Le viol, souvent commis par un proche
Des agressions commises par de “bons” Français, il n’est jamais question. Dans le livre En finir avec la culture du viol paru en 2018, l’auteure Noémie Renard met pourtant en évidence le fait que la plupart des viols et des agressions sont commis dans un cercle proche de la victime (enquête Virage). Le viol commis par un inconnu dans la rue, aussi appelé « mythe du viol », est proportionnellement très faible. Il est notamment important de souligner qu’une grande partie des femmes victimes ne portent pas plainte lorsque leur viol et /ou agression sexuelle s’éloignent du stéréotype que l’on s’en fait. Cela fausse les statistiques régulièrement utilisées par les membres de l’extrême droite, dont Nemesis.
Les féministes, toutes “hystériques”
« Contrairement aux féministes, nous n’avons pas de haine contre les hommes. » Dans le discours des personne réticentes au féminisme, il y a un argument qui revient : celui selon lequel toutes les féministes détestent les hommes. Cette haine est souvent associée au concept d’hystérie, et laisse supposer que l’agressivité, la colère et la violence des femmes n’est pas un sentiment naturel tout aussi présent que chez l’homme.

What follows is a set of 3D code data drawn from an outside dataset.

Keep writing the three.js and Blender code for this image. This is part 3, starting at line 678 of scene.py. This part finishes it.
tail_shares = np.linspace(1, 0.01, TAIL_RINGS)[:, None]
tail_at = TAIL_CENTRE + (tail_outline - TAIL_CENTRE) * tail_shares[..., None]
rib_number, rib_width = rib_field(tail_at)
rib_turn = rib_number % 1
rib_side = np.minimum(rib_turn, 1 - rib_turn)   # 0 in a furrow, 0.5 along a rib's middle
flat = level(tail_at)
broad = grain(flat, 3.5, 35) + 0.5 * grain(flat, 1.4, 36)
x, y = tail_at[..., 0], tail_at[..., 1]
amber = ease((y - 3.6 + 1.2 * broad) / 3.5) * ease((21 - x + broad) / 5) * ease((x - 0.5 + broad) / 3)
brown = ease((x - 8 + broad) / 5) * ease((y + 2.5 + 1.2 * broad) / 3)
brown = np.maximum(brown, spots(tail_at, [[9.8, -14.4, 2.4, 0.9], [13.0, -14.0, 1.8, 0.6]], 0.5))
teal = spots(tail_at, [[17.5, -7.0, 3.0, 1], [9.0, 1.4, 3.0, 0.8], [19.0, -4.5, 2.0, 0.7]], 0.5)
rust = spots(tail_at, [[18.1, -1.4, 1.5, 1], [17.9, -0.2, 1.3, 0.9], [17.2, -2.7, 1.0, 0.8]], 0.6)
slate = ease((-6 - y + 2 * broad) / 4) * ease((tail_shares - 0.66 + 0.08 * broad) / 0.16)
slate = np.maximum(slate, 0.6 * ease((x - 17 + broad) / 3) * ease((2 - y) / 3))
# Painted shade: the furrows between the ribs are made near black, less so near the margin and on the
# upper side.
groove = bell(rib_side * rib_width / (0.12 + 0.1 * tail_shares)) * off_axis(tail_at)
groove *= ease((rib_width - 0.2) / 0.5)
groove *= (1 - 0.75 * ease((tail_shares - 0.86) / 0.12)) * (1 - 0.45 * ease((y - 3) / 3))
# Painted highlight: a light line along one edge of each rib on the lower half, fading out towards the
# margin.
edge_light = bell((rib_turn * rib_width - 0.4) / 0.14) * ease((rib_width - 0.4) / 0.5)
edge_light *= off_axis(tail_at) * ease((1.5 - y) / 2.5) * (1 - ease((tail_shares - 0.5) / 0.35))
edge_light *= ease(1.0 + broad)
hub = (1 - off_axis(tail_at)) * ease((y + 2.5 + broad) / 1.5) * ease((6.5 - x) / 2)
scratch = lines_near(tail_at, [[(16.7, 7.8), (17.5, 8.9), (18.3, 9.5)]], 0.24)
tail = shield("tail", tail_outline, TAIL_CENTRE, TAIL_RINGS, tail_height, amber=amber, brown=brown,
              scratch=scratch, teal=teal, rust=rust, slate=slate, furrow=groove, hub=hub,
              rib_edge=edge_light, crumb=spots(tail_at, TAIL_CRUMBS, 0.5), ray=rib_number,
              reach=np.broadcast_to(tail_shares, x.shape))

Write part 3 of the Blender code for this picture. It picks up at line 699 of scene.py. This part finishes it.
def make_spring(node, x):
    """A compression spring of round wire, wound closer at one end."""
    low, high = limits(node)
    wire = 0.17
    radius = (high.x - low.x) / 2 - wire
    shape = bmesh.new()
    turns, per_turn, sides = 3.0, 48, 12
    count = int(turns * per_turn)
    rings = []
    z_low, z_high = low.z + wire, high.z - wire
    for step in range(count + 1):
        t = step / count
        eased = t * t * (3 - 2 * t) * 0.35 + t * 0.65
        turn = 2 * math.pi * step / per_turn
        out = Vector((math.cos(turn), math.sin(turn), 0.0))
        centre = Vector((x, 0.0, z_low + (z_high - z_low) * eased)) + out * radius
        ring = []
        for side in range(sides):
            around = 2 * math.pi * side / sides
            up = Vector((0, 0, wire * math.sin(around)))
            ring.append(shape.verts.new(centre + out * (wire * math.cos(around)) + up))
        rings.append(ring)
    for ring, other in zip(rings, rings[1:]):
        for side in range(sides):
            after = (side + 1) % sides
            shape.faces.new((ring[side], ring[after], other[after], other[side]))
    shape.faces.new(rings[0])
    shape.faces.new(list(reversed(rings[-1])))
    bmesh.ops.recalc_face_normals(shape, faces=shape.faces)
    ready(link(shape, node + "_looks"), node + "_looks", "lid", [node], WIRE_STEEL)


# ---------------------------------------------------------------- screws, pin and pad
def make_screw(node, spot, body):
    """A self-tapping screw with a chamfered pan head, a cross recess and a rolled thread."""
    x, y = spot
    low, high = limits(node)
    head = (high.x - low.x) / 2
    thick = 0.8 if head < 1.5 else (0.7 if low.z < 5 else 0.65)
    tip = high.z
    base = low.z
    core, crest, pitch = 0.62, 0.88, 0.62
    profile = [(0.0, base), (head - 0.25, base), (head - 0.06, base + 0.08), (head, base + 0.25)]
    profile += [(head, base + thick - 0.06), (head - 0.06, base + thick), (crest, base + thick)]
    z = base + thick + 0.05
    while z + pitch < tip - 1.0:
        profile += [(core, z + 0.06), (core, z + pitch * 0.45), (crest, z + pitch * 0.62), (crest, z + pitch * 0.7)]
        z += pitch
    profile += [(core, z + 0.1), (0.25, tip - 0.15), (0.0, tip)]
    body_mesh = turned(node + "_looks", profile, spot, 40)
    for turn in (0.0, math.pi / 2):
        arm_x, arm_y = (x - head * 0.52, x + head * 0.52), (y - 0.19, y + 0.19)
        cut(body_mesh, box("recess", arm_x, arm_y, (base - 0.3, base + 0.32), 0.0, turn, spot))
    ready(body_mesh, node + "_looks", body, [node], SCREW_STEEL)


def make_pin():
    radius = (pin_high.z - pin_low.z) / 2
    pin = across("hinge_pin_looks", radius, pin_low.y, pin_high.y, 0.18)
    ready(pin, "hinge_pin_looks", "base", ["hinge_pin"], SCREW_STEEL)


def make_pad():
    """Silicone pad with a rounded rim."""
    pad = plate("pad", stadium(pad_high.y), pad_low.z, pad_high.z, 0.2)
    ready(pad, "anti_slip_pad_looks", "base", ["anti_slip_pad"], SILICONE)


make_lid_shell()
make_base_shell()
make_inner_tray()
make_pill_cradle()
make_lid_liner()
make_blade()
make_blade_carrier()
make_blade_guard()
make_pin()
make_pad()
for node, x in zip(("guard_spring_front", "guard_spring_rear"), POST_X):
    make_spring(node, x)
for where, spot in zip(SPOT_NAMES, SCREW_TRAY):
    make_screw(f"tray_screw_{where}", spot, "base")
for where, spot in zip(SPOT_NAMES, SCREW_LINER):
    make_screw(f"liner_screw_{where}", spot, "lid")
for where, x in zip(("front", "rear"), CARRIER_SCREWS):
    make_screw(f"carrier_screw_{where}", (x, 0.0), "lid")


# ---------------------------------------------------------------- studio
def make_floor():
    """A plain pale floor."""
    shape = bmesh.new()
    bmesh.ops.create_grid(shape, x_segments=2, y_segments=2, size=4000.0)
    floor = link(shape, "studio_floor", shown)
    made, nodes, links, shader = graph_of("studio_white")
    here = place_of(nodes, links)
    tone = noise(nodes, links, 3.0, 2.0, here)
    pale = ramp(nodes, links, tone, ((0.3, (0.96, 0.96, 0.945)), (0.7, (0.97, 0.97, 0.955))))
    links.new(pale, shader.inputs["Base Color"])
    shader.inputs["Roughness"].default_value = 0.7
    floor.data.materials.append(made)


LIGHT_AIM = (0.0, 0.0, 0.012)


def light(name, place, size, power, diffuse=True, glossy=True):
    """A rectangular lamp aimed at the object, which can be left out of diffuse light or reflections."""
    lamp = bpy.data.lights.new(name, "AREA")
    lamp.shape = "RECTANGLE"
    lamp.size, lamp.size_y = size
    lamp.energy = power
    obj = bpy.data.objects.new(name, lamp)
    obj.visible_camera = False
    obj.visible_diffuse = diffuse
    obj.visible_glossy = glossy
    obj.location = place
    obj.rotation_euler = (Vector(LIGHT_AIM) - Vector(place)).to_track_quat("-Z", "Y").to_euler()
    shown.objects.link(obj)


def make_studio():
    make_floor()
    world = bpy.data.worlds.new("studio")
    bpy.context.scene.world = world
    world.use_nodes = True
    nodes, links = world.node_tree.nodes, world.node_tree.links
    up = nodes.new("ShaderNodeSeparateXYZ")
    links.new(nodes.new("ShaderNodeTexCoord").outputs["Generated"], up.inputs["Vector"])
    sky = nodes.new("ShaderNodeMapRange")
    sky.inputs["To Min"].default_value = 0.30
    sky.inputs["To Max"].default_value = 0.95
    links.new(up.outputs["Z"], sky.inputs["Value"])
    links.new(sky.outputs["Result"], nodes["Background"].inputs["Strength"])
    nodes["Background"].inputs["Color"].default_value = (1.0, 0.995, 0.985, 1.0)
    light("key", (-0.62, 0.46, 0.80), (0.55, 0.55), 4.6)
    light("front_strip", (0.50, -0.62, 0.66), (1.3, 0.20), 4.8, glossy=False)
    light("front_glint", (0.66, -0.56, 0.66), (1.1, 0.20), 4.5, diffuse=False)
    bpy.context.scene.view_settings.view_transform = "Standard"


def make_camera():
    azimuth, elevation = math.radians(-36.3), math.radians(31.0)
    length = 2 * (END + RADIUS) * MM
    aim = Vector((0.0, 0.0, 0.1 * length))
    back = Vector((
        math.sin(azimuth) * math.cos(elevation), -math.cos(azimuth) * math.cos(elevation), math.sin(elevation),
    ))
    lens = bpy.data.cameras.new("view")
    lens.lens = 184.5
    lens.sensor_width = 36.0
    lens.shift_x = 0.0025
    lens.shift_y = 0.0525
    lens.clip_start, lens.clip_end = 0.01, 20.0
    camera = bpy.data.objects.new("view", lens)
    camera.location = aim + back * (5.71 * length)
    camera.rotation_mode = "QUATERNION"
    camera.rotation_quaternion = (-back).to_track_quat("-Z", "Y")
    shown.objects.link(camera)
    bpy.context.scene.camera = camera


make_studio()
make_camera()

Ainsi, Nemesis ne veut pas virer dans la « paranoïa », « la peur de l’homme » et vient dire à ceux qui se sentent menacés : nous aimons les hommes, nous défendons les hommes – blancs – et nous n’allons pas (trop) les remettre en question. Sur le plateau de TV Libertés, chaîne audiovisuelle d’extrême droite, la fondatrice du collectif affirmait en mars 2020 : « Nous sommes les grandes défenseur.es des hommes blancs, aujourd’hui pointés du doigt. »
Dans leur manifeste, les identitaires se définissent plusieurs objectifs. Dénoncer toutes les violences faîtes aux femmes, dénoncer l’impact dangereux de l’immigration sur les femmes occidentales, et promouvoir la civilisation européenne comme berceau de leur épanouissement. Ironiquement, elles invitent femmes et hommes issus de l’immigration à rejoindre leur combat patriotique.